Chapter 17 - Electric Potential - General Problems - Page 500: 93

$\approx 16^\circ$

To find the direction of the final velocity of the electron at the end of the two plates, we need to find its final velocity components at the end of these plates.
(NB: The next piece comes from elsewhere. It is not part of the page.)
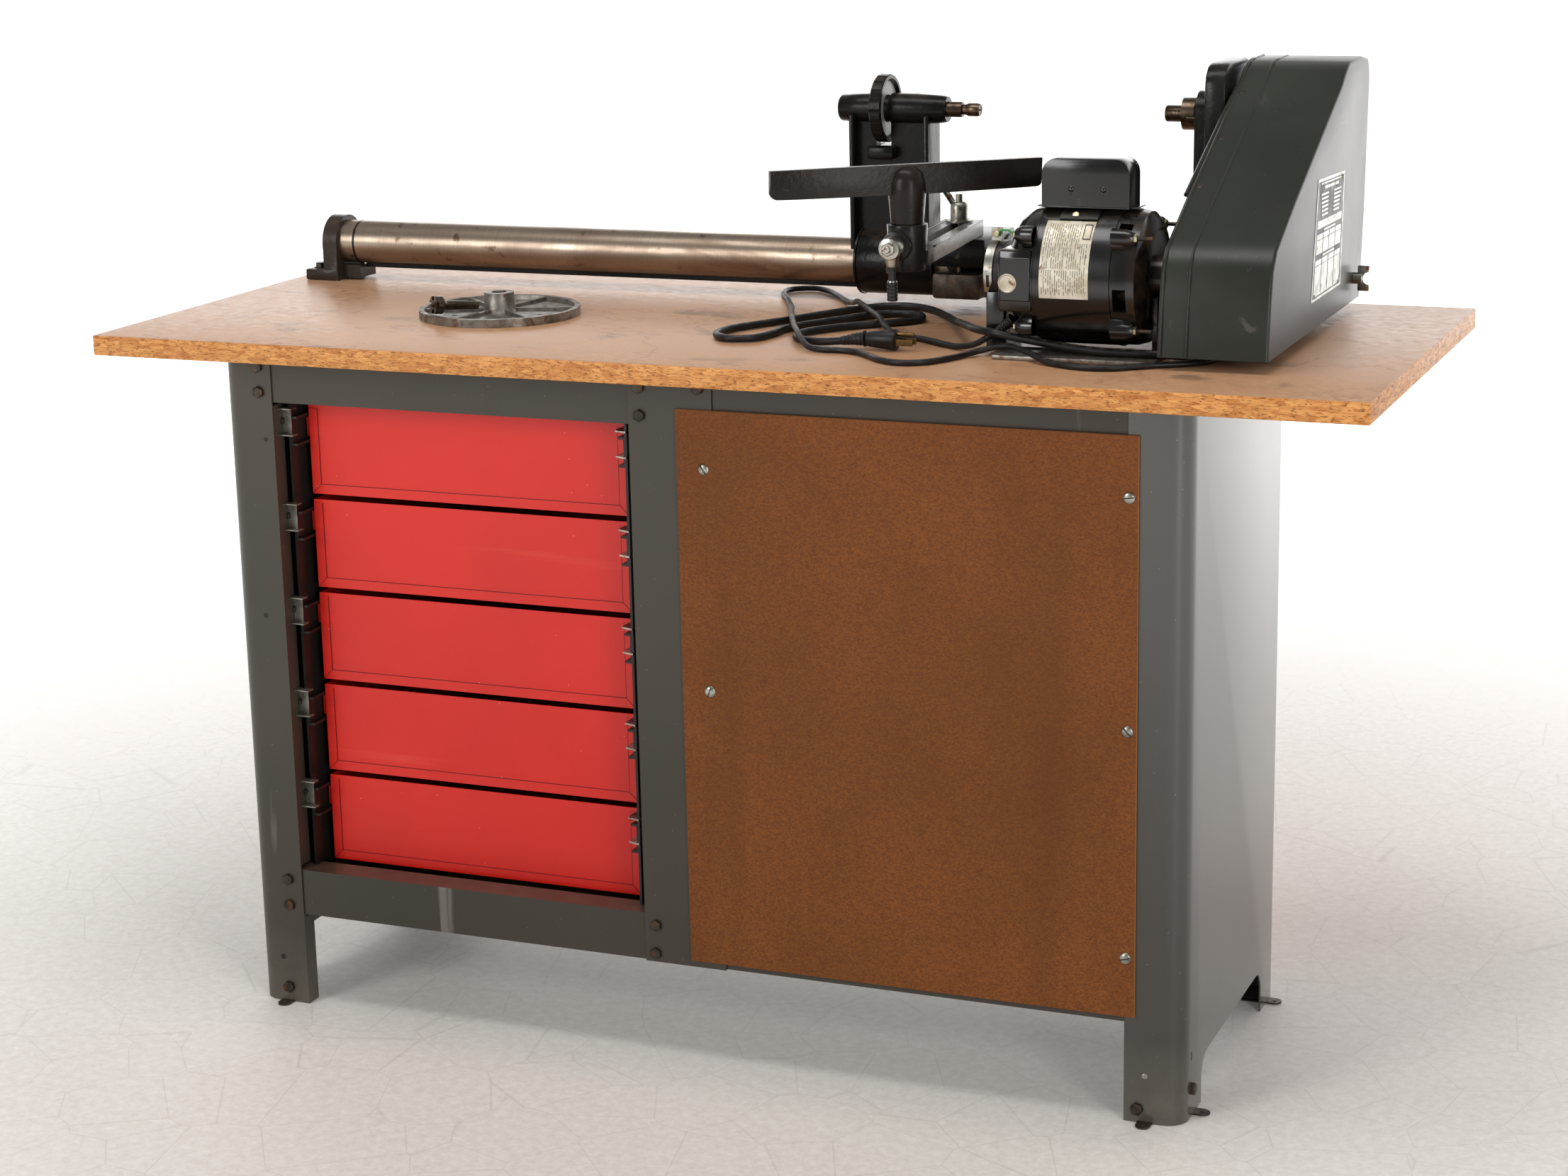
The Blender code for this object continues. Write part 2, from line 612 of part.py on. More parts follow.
def bed():
    tube = ring(
        "bed_tube", BED_BORE, BED_RADIUS, 0.0, BED_RIGHT - BED_LEFT, (BED_LEFT, BED_Y, BED_Z), "x", "bed_steel", 48
    )
    half = 0.0346
    plate_x = BED_LEFT - GAP - 0.0205
    arch = [(BED_Y - half, TOP_Z + GAP), (BED_Y + half, TOP_Z + GAP), *arc((BED_Y, BED_Z), half, 0, 180, 16)]
    foot = extruded("bed_foot", arch, plate_x, 0.0205, "x", "casting_paint")
    base = box(
        "bed_foot_base", (-0.739, BED_Y - half - 0.0006, TOP_Z + GAP), (plate_x + 0.0195, BED_Y + half + 0.0006, TOP_Z + 0.0145),
        edge=0.002,
    )
    lug = box("bed_foot_lug", (plate_x + 0.012, BED_Y - 0.020, TOP_Z + 0.003), (-0.665, BED_Y + 0.020, 0.8655))
    spigot = rod("bed_foot_spigot", (BED_LEFT - 0.005, BED_Y, BED_Z), (BED_LEFT + 0.020, BED_Y, BED_Z), 0.0231)
    join(foot, base, lug, spigot)
    return [tube, foot]


def headstock():
    """One casting: base, clamp round the bed tube, column and bearing head."""
    column = [
        (BED_Y - 0.0482, TOP_Z + GAP), (BED_Y + 0.0482, TOP_Z + GAP), (BED_Y + 0.044, 0.930),
        (BED_Y + 0.030, 1.000), *arc((BED_Y, SPINDLE_Z), 0.0275, 0, 180, 14), (BED_Y - 0.030, 1.000),
        (BED_Y - 0.044, 0.930),
    ]
    body = extruded("headstock", column, HEAD_LEFT, HEAD_RIGHT - HEAD_LEFT, "x", "casting_paint")
    near = BED_Y - 0.058
    far = BED_Y + 0.077
    top = 1.1425
    head_outline = [
        (near, 1.030), (far, 1.030), (far, top - 0.030), *arc((far - 0.030, top - 0.030), 0.030, 0, 90, 3),
        *arc((near + 0.026, top - 0.026), 0.026, 90, 180, 3),
    ]
    head = extruded("headstock_head", head_outline, HEAD_BOX_LEFT, HEAD_BOX_RIGHT - HEAD_BOX_LEFT, "x")
    bevel(head, 0.009, 2, math.radians(60))
    base = box(
        "headstock_base", (0.4400, BED_Y - 0.055, TOP_Z + GAP), (HEAD_RIGHT - 0.003, BED_Y + 0.060, TOP_Z + 0.014),
        edge=0.002,
    )
    collar = rod("headstock_collar", (HEAD_LEFT - 0.004, BED_Y, BED_Z), (0.5060, BED_Y, BED_Z), 0.0425, sides=36)
    join(body, head, base, collar)
    bed_hole = rod("bed_hole", (0.40, BED_Y, BED_Z), (0.60, BED_Y, BED_Z), BED_RADIUS + GAP, sides=40)
    seat_left = rod("seat_left", (0.44, BED_Y, SPINDLE_Z), (HEAD_LEFT + 0.0155, BED_Y, SPINDLE_Z), 0.0175)
    seat_right = rod("seat_right", (HEAD_RIGHT - 0.0155, BED_Y, SPINDLE_Z), (0.55, BED_Y, SPINDLE_Z), 0.0175)
    spindle_hole = rod("spindle_hole", (0.44, BED_Y, SPINDLE_Z), (0.55, BED_Y, SPINDLE_Z), 0.0115)
    pin_hole = rod("pin_hole", (0.44, 0.1625, 1.0775), (0.474, 0.1625, 1.0775), 0.0024, sides=16)
    return cut(body, bed_hole, seat_left, seat_right, spindle_hole, pin_hole)


def spindle_group():
    """The spindle with its nose, flange and shaft, and the stepped pulley on it."""
    origin = (NOSE_X, BED_Y, SPINDLE_Z)
    profile = [
        (0.0095, 0.2065), (0.0095, COLLAR_X + 0.0155 - NOSE_X), (0.0190, COLLAR_X + 0.0155 - NOSE_X),
        (0.0190, COLLAR_X - NOSE_X), (0.0095, COLLAR_X - NOSE_X), (0.0095, 0.0010), (0.0088, 0.0),
        (0.0060, 0.0), (0.0050, 0.050), (0.0050, 0.2065),
    ]
    spindle = turned("spindle", profile, origin, "x", "bright_steel", 24)
    pulley = stepped_pulley("spindle_pulley", 0.0098, SPINDLE_STEPS, BED_Y, SPINDLE_Z)
    bearings = [
        ring("bearing_inboard", 0.0098, 0.0172, HEAD_LEFT + 0.0030, 0.012, (0, BED_Y, SPINDLE_Z), "x", "bright_steel"),
        ring("bearing_outboard", 0.0098, 0.0172, HEAD_RIGHT - 0.0145, 0.012, (0, BED_Y, SPINDLE_Z), "x",
             "bright_steel"),
    ]
    pin = rod("index_pin", (0.4455, 0.1625, 1.0775), (0.470, 0.1625, 1.0775), 0.0020, "bright_steel", 16)
    return [spindle, pulley, pin, *bearings]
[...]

And then, we can find the angle by using the tan function since $$\tan \theta=\dfrac{v_y}{v_x}$$ Hence, $$\theta=\tan^{-1}\left(\dfrac{v_y}{v_x}\right)\tag 1$$ $\text{Finding $v_x:$}$ We know that the electron accelerated from rest due to a huge potential difference of 2000 V. This means that its initial kinetic energy was zero and its initial potential energy was maximum. This means that the whole initial potential energy is converted to kinetic energy in the horizontal direction. $$PE_i+\overbrace{ KE_i}^{0} =\overbrace{PE_f}^{0} +KE_f$$ Thus, $$eV_i=\frac{1}{2}m_ev_x^2$$ We know that the horizontal velocity component will not change when the electron is moving between the two plates. Solving for $v_x$; $$\dfrac{2eV_i}{m_e }= v_x^2$$ $$v_x=\sqrt{\dfrac{2eV_i}{m_e } }\tag 2$$ $\text{Finding $v_y:$}$ The electric force exerted on the electron due to the potential difference (electric field) is given by $$F=m_ea_y$$ Then, $$eE=m_ea_y\tag 3$$ Noting that the vertical acceleration component is given by $$v_y=\overbrace{ v_{iy}}^{0} +a_yt$$ Initially, the electron has no vertical velocity components, it was moving on a straight line horizontally. Hence, $$a_y=\dfrac{v_y}{t}$$ Plugging into (3); $$eE_y=\dfrac{m_ev_y}{t}\tag 4$$ Now we need to find the time it takes. And since we know that the horizontal component is constant and the distance is about 6.5 cm, so $$v_x=\dfrac{\Delta x}{t}$$ Thus, $$t=\dfrac{\Delta x}{v_x}$$ Plugging into (4); $$eE_y=\dfrac{m_ev_yv_x}{\Delta xt} $$ We also know that the electric field between two plates is given by $V_{plates}=Ed$ and hence, $E=V_{plates}/d$ Thus, $$ \dfrac{eV_{plates}}{d}=\dfrac{m_ev_yv_x}{\Delta xt} $$ Solving for $v_y$; $$v_y=\dfrac{eV_{plates}\Delta x}{ m_ev_xd}\tag 5$$ Plugging (5) into (1); $$\theta=\tan^{-1}\left(\dfrac{ \dfrac{eV_{plates}\Delta x}{ m_ev_xd}}{v_x}\right)=\tan^{-1}\left(\dfrac{eV_{plates}\Delta x}{v_x^2 m_e d}\right)$$ Plugging $v_x^2$ from (2); $$\theta =\tan^{-1}\left(\dfrac{eV_{plates}\Delta x}{\dfrac{2eV_i}{m_e } m_e d}\right)=\tan^{-1}\left(\dfrac{ V_{plates}\Delta x}{2 V_i d}\right)$$ Plugging the known; $$\theta =\tan^{-1}\left(\dfrac{ 250\cdot 6.5\times10^{-2} }{2\cdot 2200\cdot 1.3\times10^{-2}}\right)$$ $$\theta=\color{red}{\bf15.9^\circ }$$